The bill would criminalize the publication of non-consensual, intimate imagery (NCII), including AI-generated “deep fake pornography”, on social media and other online sites, and require social media companies to have procedures to remove content upon notification from a victim.
“AI innovation is going to change so much about our world, but it can’t come at the cost of our children’s privacy and safety,” said Hickenlooper. “We have a narrow window to get out in front of this technology. We can’t miss it.”
New generative artificial intelligence tools can create lifelike, but fake, imagery depicting real people, known as deepfakes. A 2019 report by Sensity found that non-consensual deep fake pornography accounted for around 96 percent of the total deepfake videos online.
Deep fakes have recently been used to target minors, including incidents where classmates used AI tools to create sexually explicit but fake images of other classmates that they then shared on social media.
The TAKE IT DOWN Act would protect Americans by making it unlawful for a person to knowingly publish sexually explicit deepfake images of an identifiable individual, and require social media companies and websites to remove the images. The act would:
- Criminalize the publication of NCII: The bill makes it unlawful for a person to knowingly publish NCII on social media and other online platforms. NCII is defined to include realistic, computer-generated pornographic images and videos that depict identifiable, real people. The bill also clarifies that a victim consenting to the creation of an authentic image does not mean that the victim has consented to its publication.
- Protect good faith efforts to assist victims. The bill permits the good faith disclosure of NCII, such as to law enforcement, in narrow cases.
- Require websites to take down NCII upon notice from the victim. Social media and other websites would be required to have in place procedures to remove NCII, pursuant to a valid request from a victim, within 48 hours.
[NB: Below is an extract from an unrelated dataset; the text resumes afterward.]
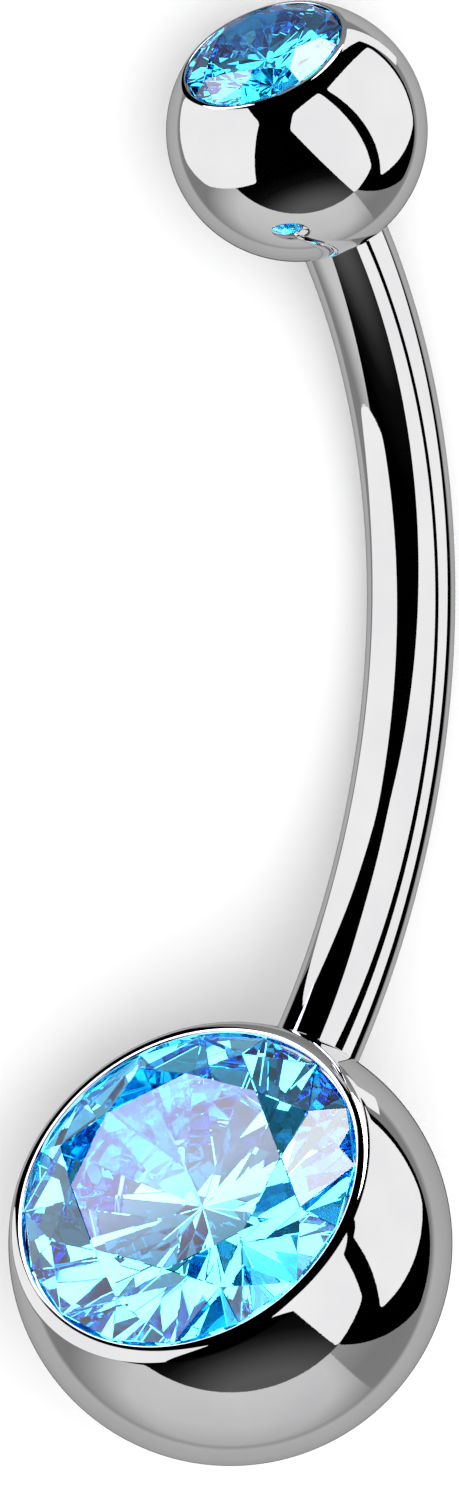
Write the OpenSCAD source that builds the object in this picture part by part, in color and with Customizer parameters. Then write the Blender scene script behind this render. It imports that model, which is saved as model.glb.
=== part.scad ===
// Curved barbell navel ring with a cut stone set in each ball.
// It lies on its side, as it comes to rest by itself: on the two balls and on the bend of the bar.
// X is the side that the bar bends towards, Y runs from the large ball to the small one, Z is up.
// The origin is on the surface it lies on, under the middle of the ring's box.

/* [Bar] */
// Diameter of the bar, 14 gauge
bar_d = 1.6; // [1.2:0.1:2]
// Radius of the bend, measured at the middle of the bar
bend_r = 13.6; // [12:0.2:18]
// Straight length from one end of the bend to the other
bend_chord = 15; // [12:0.5:16]

/* [Large ball] */
// Diameter of the large ball, which stays on the bar
large_ball_d = 8; // [7:0.1:9]
// Depth to which the bar's plain end is pressed into the large ball
press_depth = 1; // [0.6:0.1:1.2]
// Angle from the bar's end to the axis of the large setting
setting_tilt = 97; // [90:1:105]
// Turn of the large setting about the bar's end, out of the plane of the bend
setting_turn = 9; // [0:1:20]

/* [Small ball] */
// Diameter of the small ball, which screws off the bar
small_ball_d = 4.65; // [4.3:0.05:6]
// Depth of the shallow recess that the bar's shoulder sits in
shoulder_depth = 0.25; // [0.1:0.05:0.4]
// Diameter of the threaded stud that the small ball screws on
stud_d = 1.2; // [0.9:0.1:1.3]
// Length of the stud
stud_len = 1.7; // [1.2:0.1:1.9]
// Chamfer at the stud's tip
stud_chamfer = 0.15; // [0.05:0.05:0.3]

/* [Stones] */
// Diameter of the stone in the large ball
large_stone_d = 6.4; // [5:0.1:6.6]
// Turn of the large stone in its setting
large_stone_turn = 23.5; // [0:0.5:45]
// Diameter of the stone in the small ball
small_stone_d = 2.9; // [2:0.1:3.4]
// Turn of the small stone in its setting
small_stone_turn = 43.5; // [0:0.5:45]
// Width of the table across its corners, in percent of the stone's diameter
table_pct = 63.5; // [53:0.5:66]
// Slope of the main crown facets
crown_angle = 28.5; // [25:0.5:35]
// Slope of the main pavilion facets
pavilion_angle = 40.5; // [38:0.5:41.5]
// Reach of the star facets from the table's edge to the girdle, in percent
star_pct = 55; // [45:1:62]
// Reach of the lower girdle facets from the girdle to the point, in percent
lower_half_pct = 77; // [70:1:85]
// Thickness of the girdle
girdle_t = 0.1; // [0.05:0.01:0.15]

/* [Settings] */
// Thickness of the rounded lip round the large stone
large_lip_t = 0.2; // [0.1:0.02:0.3]
// Depth of the large stone's girdle edge below the top of its lip
large_sink = 0.16; // [0.08:0.02:0.2]
// Thickness of the rounded lip round the small stone
small_lip_t = 0.08; // [0.06:0.01:0.14]
// Depth of the small stone's girdle edge below the top of its lip
small_sink = 0.04; // [0.02:0.01:0.1]

/* [Fits] */
// Clearance between a stone and its seat
stone_gap = 0.02; // [0.01:0.01:0.04]
// Clearance round the bar and the stud in their holes
fit_gap = 0.02; // [0.01:0.01:0.04]
// Clearance past the end of the bar and of the stud
end_gap = 0.15; // [0.05:0.05:0.2]

/* [Hidden] */
$fn = 96;
// Facets of one kind round a brilliant cut
facets = 8;
facet_step = 360 / facets;
half_step = facet_step / 2;
// Overlap that joins the bend to its straight ends
lap = 0.05;

bar_r = bar_d / 2;
stud_r = stud_d / 2;
large_r = large_ball_d / 2;
small_r = small_ball_d / 2;

// Each lip is a round bead. Its outer edge, at rim_r and rim_z, lies on the ball.
function rim_radius(stone_d, lip_t) = stone_d / 2 + stone_gap + lip_t;
function rim_height(ball_r, rim_r) = sqrt(ball_r * ball_r - rim_r * rim_r);
large_rim_r = rim_radius(large_stone_d, large_lip_t);
large_rim_z = rim_height(large_r, large_rim_r);
small_rim_r = rim_radius(small_stone_d, small_lip_t);
small_rim_z = rim_height(small_r, small_rim_r);
// Height of each stone's upper girdle edge above its ball's centre
large_stone_z = large_rim_z + large_lip_t / 2 - large_sink;
small_stone_z = small_rim_z + small_lip_t / 2 - small_sink;

// In the plane of the bend the origin is the centre of its arc, and X points to the middle of the bar.
bend_half = asin(bend_chord / 2 / bend_r);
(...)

Websites must also make reasonable efforts to remove copies of the images. The FTC is charged with enforcement of this section.
- Protect lawful speech
Hickenlooper notes that the bill is narrowly tailored to criminalize knowingly publishing NCII without barring lawful speech. The bill respects First Amendment protections by requiring that computer-generated NCII meet a “reasonable person” test. Meaning, it must appear to realistically depict an individual.
Editor’s note: AI deep fakes, deployed on social media platforms and weaponized as disinformation, are popular with other extremist organizations as well as our Ark Valley Voice reporting next week will begin to point out.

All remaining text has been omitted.